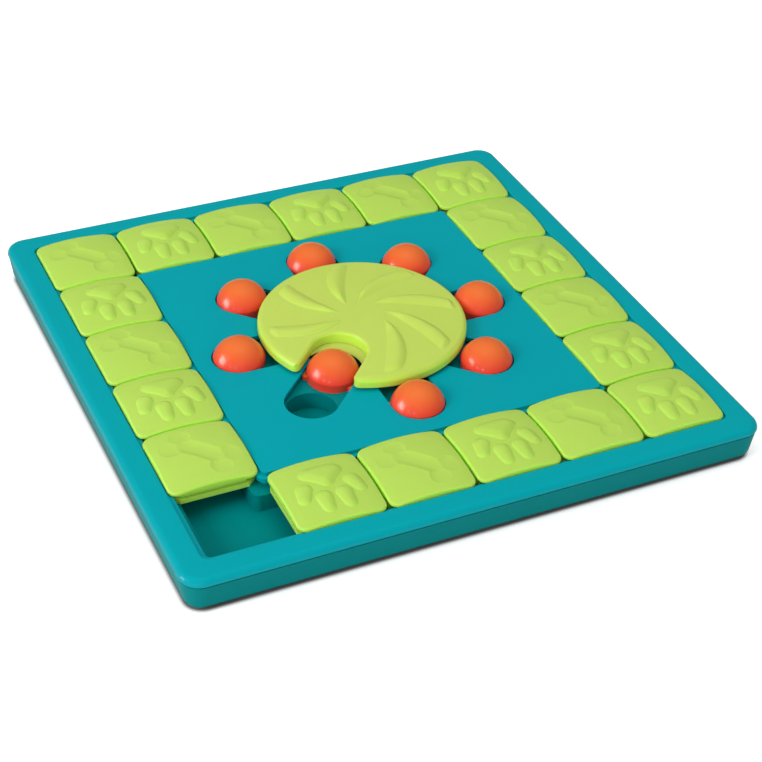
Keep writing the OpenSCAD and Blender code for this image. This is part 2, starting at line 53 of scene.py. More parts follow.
# %% Camera
CAMERA_PLACE = Vector((-0.3779, -0.8095, 0.6447))
CAMERA_FORWARD = Vector((0.35055, 0.72341, -0.59480)).normalized()
CAMERA_RIGHT = Vector((0.90979, -0.41375, 0.03297))
CAMERA_LENS, CAMERA_SENSOR = 84.67, 36.0
CAMERA_NEAR, CAMERA_FAR = 0.05, 20.0


def make_camera():
    """Camera whose axes are the columns right, up and back; up is right x forward."""
    data = bpy.data.cameras.new("board_camera")
    data.sensor_width = CAMERA_SENSOR
    data.lens = CAMERA_LENS
    data.clip_start = CAMERA_NEAR
    data.clip_end = CAMERA_FAR
    right = (CAMERA_RIGHT - CAMERA_FORWARD * CAMERA_RIGHT.dot(CAMERA_FORWARD)).normalized()
    up = right.cross(CAMERA_FORWARD)
    axes = Matrix((right, up, -CAMERA_FORWARD)).transposed().to_4x4()
    camera = bpy.data.objects.new("board_camera", data)
    camera.matrix_world = Matrix.Translation(CAMERA_PLACE) @ axes
    bpy.context.scene.collection.objects.link(camera)
    bpy.context.scene.camera = camera
    return camera


camera = make_camera()
print(camera.name, "at", tuple(round(c, 3) for c in CAMERA_PLACE), "lens", CAMERA_LENS)

# %% [markdown]
# ## Surfaces as grids
# Every new piece is a surface over a grid of two parameters, worked out as whole arrays. Such a
# grid is quick to compute, and its faces stay more even than hand modelling leaves them. The
# helpers here number the faces of a grid, join several grids and turn points about the axle.

# %% Grid helpers


def grid_surface(grid, wrap=False):
    """Points and index quads of an array (row, column, xyz); wrap closes each row to a ring."""
    grid = np.asarray(grid, dtype=np.float64)
    rows, columns = grid.shape[:2]
    index = np.arange(rows * columns).reshape(rows, columns)
    if wrap:
        index = np.hstack([index, index[:, :1]])
    a, b = index[:-1, :-1], index[:-1, 1:]
    c, d = index[1:, 1:], index[1:, :-1]
    return grid.reshape(-1, 3), np.stack([a, b, c, d], axis=-1).reshape(-1, 4)


def flipped(surface):
    """The same surface with its faces pointing the other way."""
    points, quads = surface
    return points, quads[:, ::-1]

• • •

EXERCISE INSTRUCTIONS: Return a word-for-word copy of the lines from the beginning of the listing to the line holding "tuple(round(c, 3) for", both kept.

PROBLEM SOLUTION:
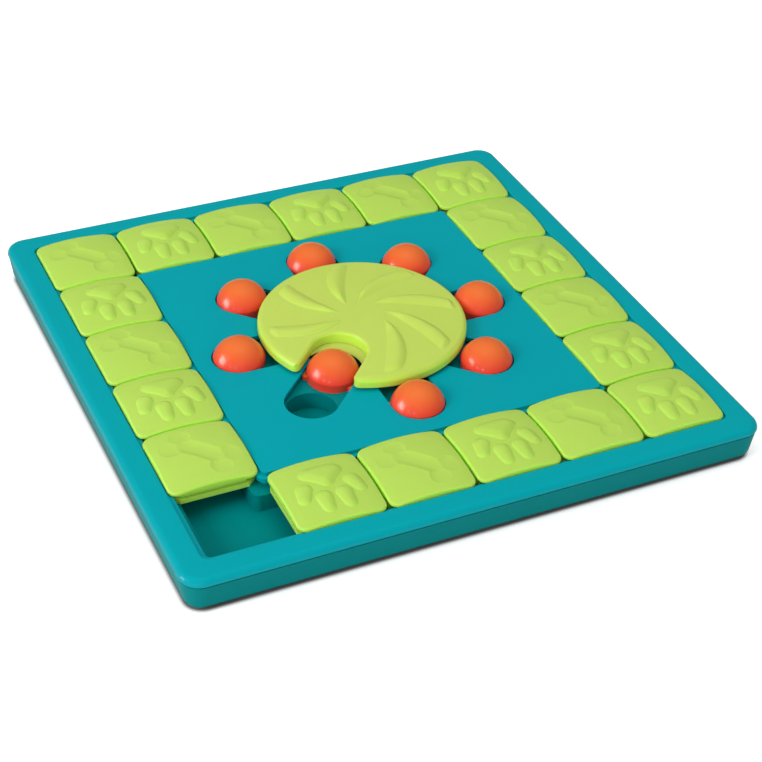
Keep writing the OpenSCAD and Blender code for this image. This is part 2, starting at line 53 of scene.py. More parts follow.
# %% Camera
CAMERA_PLACE = Vector((-0.3779, -0.8095, 0.6447))
CAMERA_FORWARD = Vector((0.35055, 0.72341, -0.59480)).normalized()
CAMERA_RIGHT = Vector((0.90979, -0.41375, 0.03297))
CAMERA_LENS, CAMERA_SENSOR = 84.67, 36.0
CAMERA_NEAR, CAMERA_FAR = 0.05, 20.0


def make_camera():
    """Camera whose axes are the columns right, up and back; up is right x forward."""
    data = bpy.data.cameras.new("board_camera")
    data.sensor_width = CAMERA_SENSOR
    data.lens = CAMERA_LENS
    data.clip_start = CAMERA_NEAR
    data.clip_end = CAMERA_FAR
    right = (CAMERA_RIGHT - CAMERA_FORWARD * CAMERA_RIGHT.dot(CAMERA_FORWARD)).normalized()
    up = right.cross(CAMERA_FORWARD)
    axes = Matrix((right, up, -CAMERA_FORWARD)).transposed().to_4x4()
    camera = bpy.data.objects.new("board_camera", data)
    camera.matrix_world = Matrix.Translation(CAMERA_PLACE) @ axes
    bpy.context.scene.collection.objects.link(camera)
    bpy.context.scene.camera = camera
    return camera


camera = make_camera()
print(camera.name, "at", tuple(round(c, 3) for c in CAMERA_PLACE), "lens", CAMERA_LENS)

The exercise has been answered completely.